Por aquellos días fue llamado Mitre a Palermo y Urquiza le comunicó que había dispuesto su designación como coronel de artillería de Buenos Aires. Pero en resumidas cuentas, aunque el libertador había exhortado a la fusión y al olvido, no ocultaba sus preferencias por los federales, sus antiguos compañeros, que asistían a sus consejos y ocupaban altos cargos y posiciones influyentes.
La fusión era la aspiración íntima, el deseo de todos; sin ella no habría organización del país en la línea de la integridad y la unidad nacionales; sólo que esa aspiración no era fácil trasferirla a los hechos cotidianos; el antagonismo militante de las facciones, reavivado por la vuelta de los proscriptos, estaba demasiado vivo para ignorarlo y para sobreponerse a él.
Un hecho incidental y secundario en sí, el cintillo punzó, fue el reactivo para una efervescencia extraordinaria; hasta los que tenían íntimamente reservas se vieron desbordados y se acrecentó la resistencia abierta a Urquiza.
El gobierno se vio impulsado a pedir a la legislatura medidas para poner límites a los excesos de la prensa. Mitre y Esteves Sagui presentaron proyectos que, sin trabar la libertad de imprenta, limitaban sus desbordes. Periódicos que sobrepasaron los límites de la prudencia, fueron clausurados.

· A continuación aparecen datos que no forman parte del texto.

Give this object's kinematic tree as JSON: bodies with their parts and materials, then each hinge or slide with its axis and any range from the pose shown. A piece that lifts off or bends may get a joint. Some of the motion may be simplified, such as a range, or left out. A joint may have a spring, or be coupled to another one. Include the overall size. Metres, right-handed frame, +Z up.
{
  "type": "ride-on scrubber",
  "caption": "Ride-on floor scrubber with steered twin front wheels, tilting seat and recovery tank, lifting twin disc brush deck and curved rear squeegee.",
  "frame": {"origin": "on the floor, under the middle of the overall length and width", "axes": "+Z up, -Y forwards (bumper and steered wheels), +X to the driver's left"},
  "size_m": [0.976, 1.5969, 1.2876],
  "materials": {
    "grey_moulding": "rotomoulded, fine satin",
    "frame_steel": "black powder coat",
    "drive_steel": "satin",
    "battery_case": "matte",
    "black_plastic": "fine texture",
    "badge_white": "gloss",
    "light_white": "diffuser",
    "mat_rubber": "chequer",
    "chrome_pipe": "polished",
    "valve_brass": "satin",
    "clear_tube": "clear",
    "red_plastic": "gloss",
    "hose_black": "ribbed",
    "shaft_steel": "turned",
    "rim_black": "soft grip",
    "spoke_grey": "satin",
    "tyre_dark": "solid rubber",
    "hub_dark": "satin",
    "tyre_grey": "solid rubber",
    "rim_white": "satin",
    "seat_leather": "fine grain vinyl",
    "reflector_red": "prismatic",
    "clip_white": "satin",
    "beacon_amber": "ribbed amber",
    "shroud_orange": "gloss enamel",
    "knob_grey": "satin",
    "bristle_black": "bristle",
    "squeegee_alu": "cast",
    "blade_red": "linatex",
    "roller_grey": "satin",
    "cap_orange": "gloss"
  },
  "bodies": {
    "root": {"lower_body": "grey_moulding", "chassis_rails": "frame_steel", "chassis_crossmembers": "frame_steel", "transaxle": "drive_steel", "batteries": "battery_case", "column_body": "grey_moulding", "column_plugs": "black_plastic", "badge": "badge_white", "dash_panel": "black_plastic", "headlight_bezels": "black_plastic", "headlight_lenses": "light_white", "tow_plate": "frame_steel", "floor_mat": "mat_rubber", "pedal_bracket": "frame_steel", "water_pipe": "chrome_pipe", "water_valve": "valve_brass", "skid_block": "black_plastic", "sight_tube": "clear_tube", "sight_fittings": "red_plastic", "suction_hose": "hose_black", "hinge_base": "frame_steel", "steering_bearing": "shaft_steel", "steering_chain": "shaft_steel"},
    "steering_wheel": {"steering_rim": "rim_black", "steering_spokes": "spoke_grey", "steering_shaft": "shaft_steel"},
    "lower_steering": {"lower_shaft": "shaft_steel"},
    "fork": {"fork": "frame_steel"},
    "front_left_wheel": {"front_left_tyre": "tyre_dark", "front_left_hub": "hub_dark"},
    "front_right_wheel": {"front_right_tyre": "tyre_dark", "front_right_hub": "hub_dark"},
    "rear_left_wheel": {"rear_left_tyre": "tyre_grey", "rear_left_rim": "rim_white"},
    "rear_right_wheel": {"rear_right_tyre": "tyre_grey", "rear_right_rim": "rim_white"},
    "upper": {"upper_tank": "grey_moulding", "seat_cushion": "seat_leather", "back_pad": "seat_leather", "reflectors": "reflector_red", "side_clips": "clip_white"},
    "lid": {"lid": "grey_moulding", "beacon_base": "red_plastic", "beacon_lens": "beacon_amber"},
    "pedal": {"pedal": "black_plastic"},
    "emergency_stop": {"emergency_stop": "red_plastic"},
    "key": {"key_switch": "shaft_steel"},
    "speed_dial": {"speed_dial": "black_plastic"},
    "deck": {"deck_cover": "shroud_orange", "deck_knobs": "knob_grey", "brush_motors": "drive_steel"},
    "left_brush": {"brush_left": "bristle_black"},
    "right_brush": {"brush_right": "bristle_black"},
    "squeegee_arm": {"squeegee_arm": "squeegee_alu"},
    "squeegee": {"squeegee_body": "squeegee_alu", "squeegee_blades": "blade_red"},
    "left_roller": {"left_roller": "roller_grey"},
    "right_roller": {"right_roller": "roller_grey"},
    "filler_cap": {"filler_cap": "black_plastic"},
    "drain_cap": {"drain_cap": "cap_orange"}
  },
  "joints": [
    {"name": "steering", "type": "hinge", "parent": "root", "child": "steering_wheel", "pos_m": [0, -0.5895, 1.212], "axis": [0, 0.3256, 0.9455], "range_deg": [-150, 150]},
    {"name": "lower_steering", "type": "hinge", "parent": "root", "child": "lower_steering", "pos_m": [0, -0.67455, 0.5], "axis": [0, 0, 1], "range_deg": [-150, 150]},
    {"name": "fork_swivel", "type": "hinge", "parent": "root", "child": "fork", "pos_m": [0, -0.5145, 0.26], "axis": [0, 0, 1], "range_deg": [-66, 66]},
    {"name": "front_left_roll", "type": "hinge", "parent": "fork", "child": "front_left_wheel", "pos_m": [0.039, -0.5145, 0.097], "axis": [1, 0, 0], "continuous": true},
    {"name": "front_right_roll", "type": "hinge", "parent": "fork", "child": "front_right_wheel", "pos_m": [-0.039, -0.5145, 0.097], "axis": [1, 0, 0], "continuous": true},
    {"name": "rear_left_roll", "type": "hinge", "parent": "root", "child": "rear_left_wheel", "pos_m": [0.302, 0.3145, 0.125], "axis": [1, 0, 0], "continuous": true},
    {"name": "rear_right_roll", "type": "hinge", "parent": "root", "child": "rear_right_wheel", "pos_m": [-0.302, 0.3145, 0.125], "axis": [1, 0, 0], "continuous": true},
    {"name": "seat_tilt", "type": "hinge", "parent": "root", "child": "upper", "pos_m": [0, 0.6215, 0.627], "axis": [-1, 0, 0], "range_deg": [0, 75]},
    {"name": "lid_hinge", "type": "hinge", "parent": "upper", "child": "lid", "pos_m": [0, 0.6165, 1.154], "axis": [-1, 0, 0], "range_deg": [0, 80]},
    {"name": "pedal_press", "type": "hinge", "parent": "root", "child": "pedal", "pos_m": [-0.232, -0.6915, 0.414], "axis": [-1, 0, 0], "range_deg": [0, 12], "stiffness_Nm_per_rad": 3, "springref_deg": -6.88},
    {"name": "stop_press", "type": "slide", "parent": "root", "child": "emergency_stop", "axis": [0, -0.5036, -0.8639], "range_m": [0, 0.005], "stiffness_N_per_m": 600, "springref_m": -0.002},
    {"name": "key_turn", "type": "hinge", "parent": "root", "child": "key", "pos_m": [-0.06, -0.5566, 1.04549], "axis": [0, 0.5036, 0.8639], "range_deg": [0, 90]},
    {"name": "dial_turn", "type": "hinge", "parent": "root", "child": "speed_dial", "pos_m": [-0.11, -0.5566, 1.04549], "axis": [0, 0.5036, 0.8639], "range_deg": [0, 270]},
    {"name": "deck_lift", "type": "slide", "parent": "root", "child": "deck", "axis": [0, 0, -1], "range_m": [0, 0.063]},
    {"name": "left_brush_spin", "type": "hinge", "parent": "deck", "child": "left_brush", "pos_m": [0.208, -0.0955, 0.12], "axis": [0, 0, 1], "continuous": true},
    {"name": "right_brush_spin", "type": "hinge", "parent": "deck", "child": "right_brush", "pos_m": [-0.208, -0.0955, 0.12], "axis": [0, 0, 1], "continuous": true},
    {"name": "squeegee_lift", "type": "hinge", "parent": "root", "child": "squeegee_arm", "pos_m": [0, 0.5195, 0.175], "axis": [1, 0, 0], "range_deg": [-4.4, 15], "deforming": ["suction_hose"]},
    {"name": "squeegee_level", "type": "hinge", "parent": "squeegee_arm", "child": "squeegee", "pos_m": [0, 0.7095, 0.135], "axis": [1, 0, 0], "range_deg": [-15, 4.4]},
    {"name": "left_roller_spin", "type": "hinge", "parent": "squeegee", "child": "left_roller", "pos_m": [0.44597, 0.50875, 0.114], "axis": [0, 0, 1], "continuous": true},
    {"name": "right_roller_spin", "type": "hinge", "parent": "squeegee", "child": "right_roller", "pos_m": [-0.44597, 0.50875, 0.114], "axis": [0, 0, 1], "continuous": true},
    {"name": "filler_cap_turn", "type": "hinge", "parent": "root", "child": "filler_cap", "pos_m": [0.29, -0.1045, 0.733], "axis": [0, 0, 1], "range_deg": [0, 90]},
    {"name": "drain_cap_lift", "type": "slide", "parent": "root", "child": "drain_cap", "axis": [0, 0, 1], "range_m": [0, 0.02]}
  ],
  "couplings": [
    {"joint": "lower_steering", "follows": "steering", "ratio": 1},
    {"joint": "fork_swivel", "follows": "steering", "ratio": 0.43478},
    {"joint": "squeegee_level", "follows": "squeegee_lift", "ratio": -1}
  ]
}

El ejército Victorioso acampaba en Palermo todavía- y para Urquiza habría sido muy simple imponer su voluntad con ese concurso; pero la campaña militar había terminado y la que ahora correspondía era más obra de estadista que de militar. Por eso su acción habría podido ser más eficiente desde lejos, desde su provincia y con su prestigio intacto, que desde el ambiente pasional de Buenos Aires.